Champ Car Rookie of the Year

Carpentier graduated to Champ Cars a year later with a Bettenhausen Motorsports Reynard 97I-Mercedes. He impressed by qualifying third at Nazareth and finishing second at St Louis. That clinched the 1997 Rookie of the Year award despite missing the final three races due to a broken collarbone sustained in a fall and subsequent practice accident.

He moved to the Canadian-backed Player’s Forsythe Racing for 1998 and remained with the team for seven seasons. On pole position on the short ovals at Nazareth and Milwaukee that year, victory eluded Carpentier for the next few seasons. His best results came at Vancouver in 1999 and St Louis in 2000 when second.

A Champ Car winner at last

But breakthrough victory finally came in spectacular style in the 2001 Harrah’s 500 at Michigan when his Reynard 01I-Ford came from 21st on the grid to beat Dario Franchitti by a scant 0.243sec after a race of an estimated 167 lead changes. Two further victories followed (both on road courses) in 2002 as he clinched a career-best third in the Champ Car standings.

Victories at Laguna Seca were his highlight for the next two seasons and Carpentier was third again in the 2004 championship. That was his last season in Champ Cars after a career that included some lurid moments. He flipped over the spectator fence at Laguna Seca during practice in 2000 and also survived a 155mph accident at Surfers Paradise four years later after his front wing failed.

Subsequent career in Indycars and NASCAR

He defected to the rival Indy Racing League in 2005 to drive a Red Bull Cheever Racing Dallara IR4-Toyota. Third-place finishes at Richmond and Nashville were a modest return in what was his last single-seater campaign to date.
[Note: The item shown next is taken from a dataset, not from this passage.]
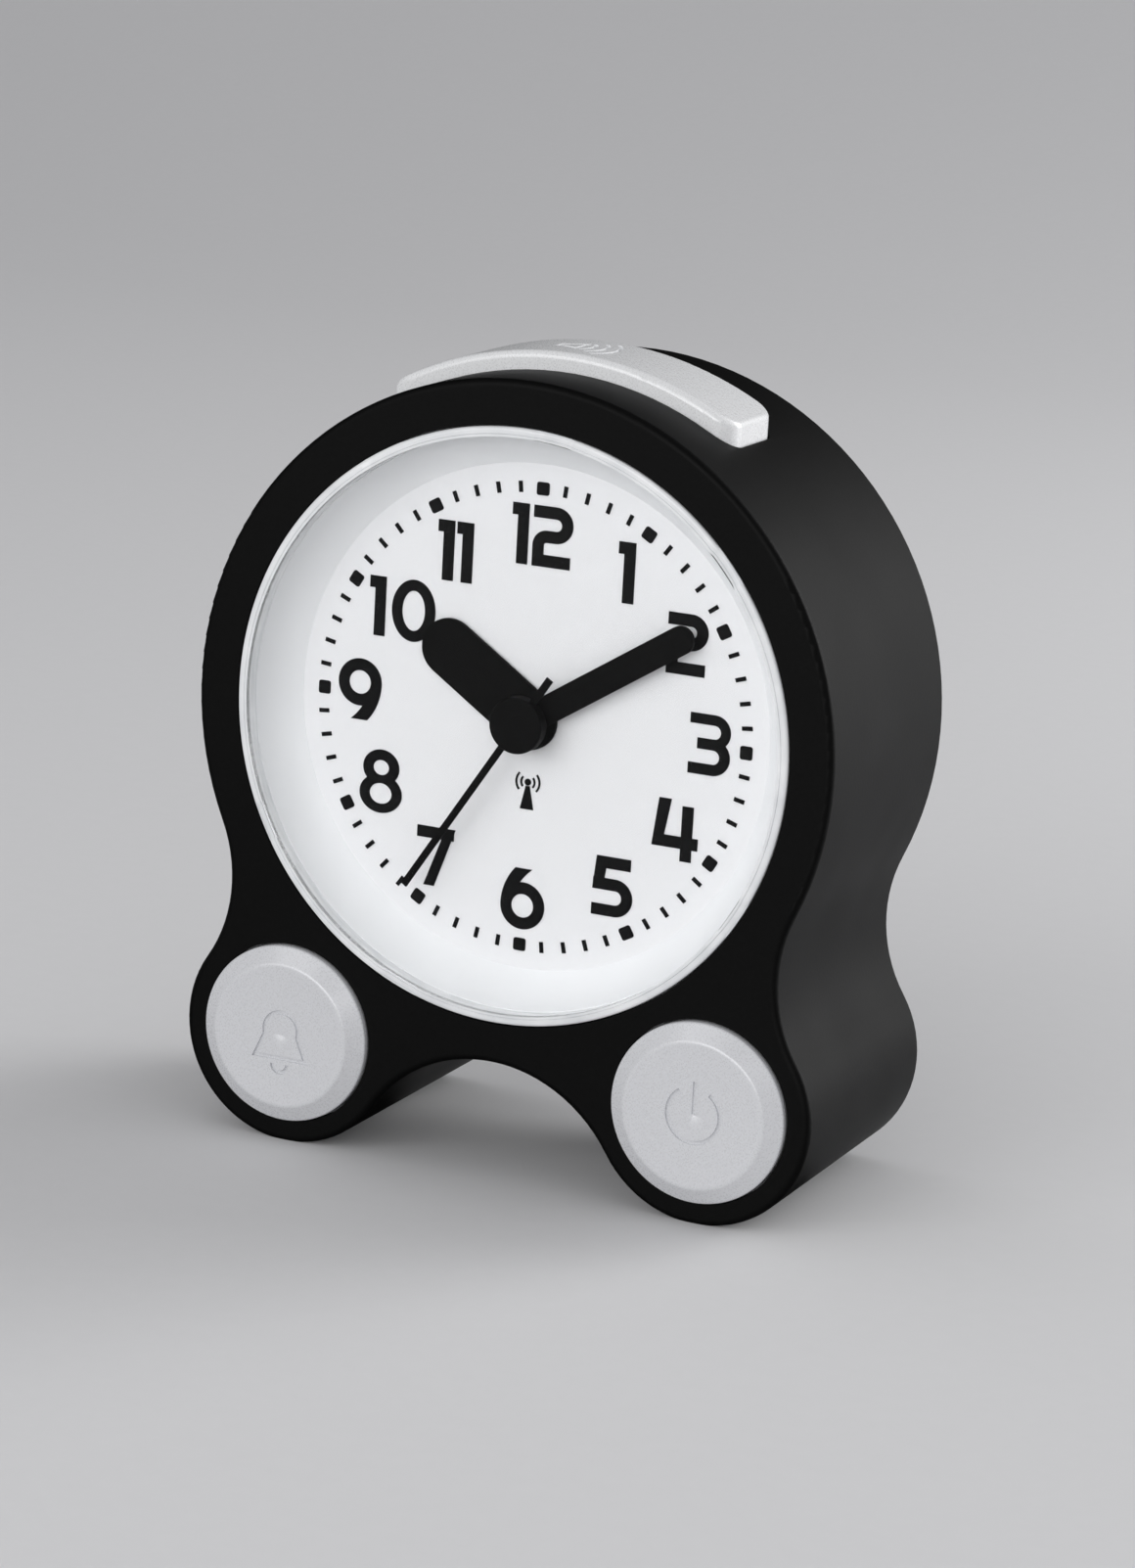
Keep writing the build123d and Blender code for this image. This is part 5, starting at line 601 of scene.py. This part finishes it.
class CLOCK_OT_speaker(bpy.types.Operator):
    """Makes the speaker's cone with its roll edge, and the dust cloth behind the grille"""

    bl_idname = "clock.speaker"
    bl_label = "Speaker"

    cap_radius, cap_rise = 4.5, 1.25
    roll_inner, roll_outer, roll_rise = 11.4, 13.7, 0.45
    paper, ribs, rib_height, slope_power = 0.25, 4, 0.07, 0.9
    cap_steps, slope_steps, roll_steps = 8, 32, 12
    cloth_gap, cloth_thickness, cloth_hem = 0.08, 0.12, 0.2

    def execute(self, context):
        low, high = box_of("speaker_cone")
        centre = middle_of("speaker_cone")
        edge_y = high.y - self.roll_rise
        cap_y = low.y + 2 * self.paper
        face = []
        for i in range(self.cap_steps + 1):
            share = i / self.cap_steps
            face.append((self.cap_radius * share, cap_y + self.cap_rise * (1 - share * share)))
        for i in range(1, self.slope_steps + 1):
            share = i / self.slope_steps
            ripple = self.rib_height * sin(share * self.ribs * tau)
            face.append((self.cap_radius + (self.roll_inner - self.cap_radius) * share,
                         cap_y + (edge_y - cap_y) * share ** self.slope_power + ripple))
        for i in range(1, self.roll_steps + 1):
            turn = pi * i / self.roll_steps
            half = (self.roll_outer - self.roll_inner) / 2
            face.append((self.roll_inner + half - half * cos(turn), edge_y + self.roll_rise * sin(turn)))
        back = [(r, y - self.paper) for r, y in reversed(face)]
        mesh = bmesh.new()
        turned(mesh, face + back, centre)
        cone = finished(mesh, "speaker_cone_with_roll", "paper_cone", "case")
        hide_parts("speaker_cone")

        cloth_y = high.y + self.cloth_gap
        cloth_back_y = cloth_y + self.cloth_thickness
        hem = (high.x - low.x) / 2 - self.cloth_hem
        mesh = bmesh.new()
        turned(mesh, [(0, cloth_y), (hem, cloth_y), (hem + self.cloth_hem / 2, (cloth_y + cloth_back_y) / 2),
                      (hem, cloth_back_y), (0, cloth_back_y)], centre)
        finished(mesh, "grille_cloth", "woven_cloth", "case")
        return {"FINISHED"}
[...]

Carpentier made his NASCAR debut in 2007 and completed a full season with Gillett Evernham Motorsports’ Dodge Charger a year later. He qualified on pole position at New Hampshire but finished no higher than 14th. 11th at Sears Point in 2009 when driving Michael Waltrip’s Toyota Camry was the best finish of Carpentier’s stuttering stock car career. He started his last two NASCAR races in 2016 but crashed into Kyle Busch during practice for the Brickyard 400.